Seems like a good title for a woodworking blog page. “The Spoil Board”. Anyway I am currently working to increase the efficiency of my CNC. I flattened it yesterday for the first time since I got the machine. It had a mosaic of past carves outlined into it. I’m working to make a spoil board that is easily repeatable out of a 2′ by 2′ sheet of MDF with work holding built in. This spoil board will go on top of my current spoil board, meaning I’ll most likely never have to flatten the bigger surface ever again. I rarely cut objects bigger than 20 inches, so when I need to do that, I’ll remove the new spoil board. For small, quick, and repeatable projects I am opting for a cam system.
I’ve placed holes in 25 locations on the MDF in a grid spaced 3 inches apart and offset from the left and bottom sides of the spoil board to make room for a fence. These holes have T-nuts at the bottom, and serve as mounting nuts for the cam clamps. Once these holes have been cut, I can flip the spoil board over and cut a recess for the fence, and the mounting holes that go through the original spoil board table. Cutting a recess for the fence with the same zero as the mounting holes squares the spoil board to the CNC meaning that placing work on the table will be automatic.

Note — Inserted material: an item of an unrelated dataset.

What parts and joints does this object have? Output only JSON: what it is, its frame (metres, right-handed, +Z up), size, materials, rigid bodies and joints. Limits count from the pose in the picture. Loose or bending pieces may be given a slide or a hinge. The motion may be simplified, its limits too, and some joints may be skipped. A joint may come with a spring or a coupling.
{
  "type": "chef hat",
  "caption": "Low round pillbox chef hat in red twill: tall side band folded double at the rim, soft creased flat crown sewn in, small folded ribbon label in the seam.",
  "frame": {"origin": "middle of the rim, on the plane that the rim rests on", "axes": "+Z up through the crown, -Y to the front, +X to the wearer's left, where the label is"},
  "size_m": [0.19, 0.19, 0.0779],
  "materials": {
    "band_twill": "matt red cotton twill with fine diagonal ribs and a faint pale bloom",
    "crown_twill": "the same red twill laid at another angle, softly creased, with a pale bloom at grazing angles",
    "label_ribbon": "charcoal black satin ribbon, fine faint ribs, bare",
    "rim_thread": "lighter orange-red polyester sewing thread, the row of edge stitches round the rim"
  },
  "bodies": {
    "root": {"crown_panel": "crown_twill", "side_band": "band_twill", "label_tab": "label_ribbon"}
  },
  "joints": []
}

Once the fence is in place, I can run another toolpath that creates a pocket in the corner of the fence for my XYZ zeroing probe plate. This plate overhangs the bottom most corner of the workpiece and is a very accurate method for obtaining zero. I have to make a slight adjustment to the way I draw, though. I’ve used the center of the workpiece as zero previously, now I need to use the bottom left corner. Then I can make the cam clamps out of some spare plywood. I’ll probably make 4, with differing sizes. 3 inches of space between bolts is a lot, and I am anticipating using milled pieces of scrap wood to fill in the gaps if the space between cam clamp and workpiece is too great. Hopefully this works in my attempt to keep these cost effective.